A database schema is only as strong as its ability to adapt. Adding a new column is one of the fastest and most direct changes you can make, yet it can also be one of the most disruptive if handled poorly. Whether you are extending a table for new features, collecting more granular metrics, or supporting a migration path, the process demands precision.
A new column changes how your system stores and retrieves data. In SQL, the ALTER TABLE command lets you append it without dropping or recreating the table. The basic pattern is:
ALTER TABLE table_name
ADD COLUMN column_name data_type;
For large production datasets, this simple command can be expensive. Some databases lock the table during the alteration, which can block writes. PostgreSQL, MySQL, and others have evolved to allow certain new column operations as metadata-only changes—especially if you add a nullable column with a default value of NULL. For high-traffic systems, always confirm the exact behavior in your database version before execution.
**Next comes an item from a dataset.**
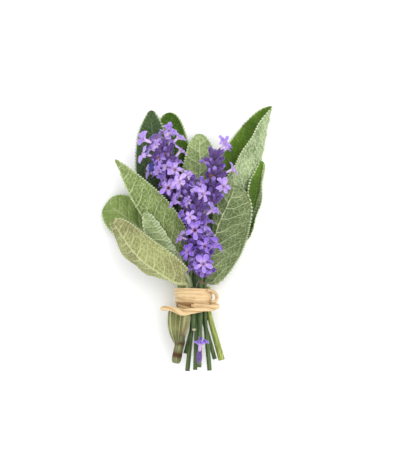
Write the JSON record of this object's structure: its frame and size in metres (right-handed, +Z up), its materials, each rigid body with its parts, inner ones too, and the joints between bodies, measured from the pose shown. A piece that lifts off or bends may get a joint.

When adding a new column to serve application logic, design its type and constraints to avoid costly refactors later. Choose the smallest type that can safely store the data. Use NOT NULL with a default only when you are sure every row should comply. Avoid unnecessary indexing on new columns until you have observed real query patterns. Index creation will often take longer than the column add itself.
If your service must remain live during migrations, break the process into stages: add the new column without constraints, backfill data in controlled batches, then apply constraints once the table has a consistent state. This reduces downtime risk and spreads computational load.
Schema migrations are part of continuous delivery. The faster and safer you can introduce a new column, the faster you can ship features. Automating column changes, staging them in a sandbox, and validating query performance are essential parts of a robust deployment pipeline.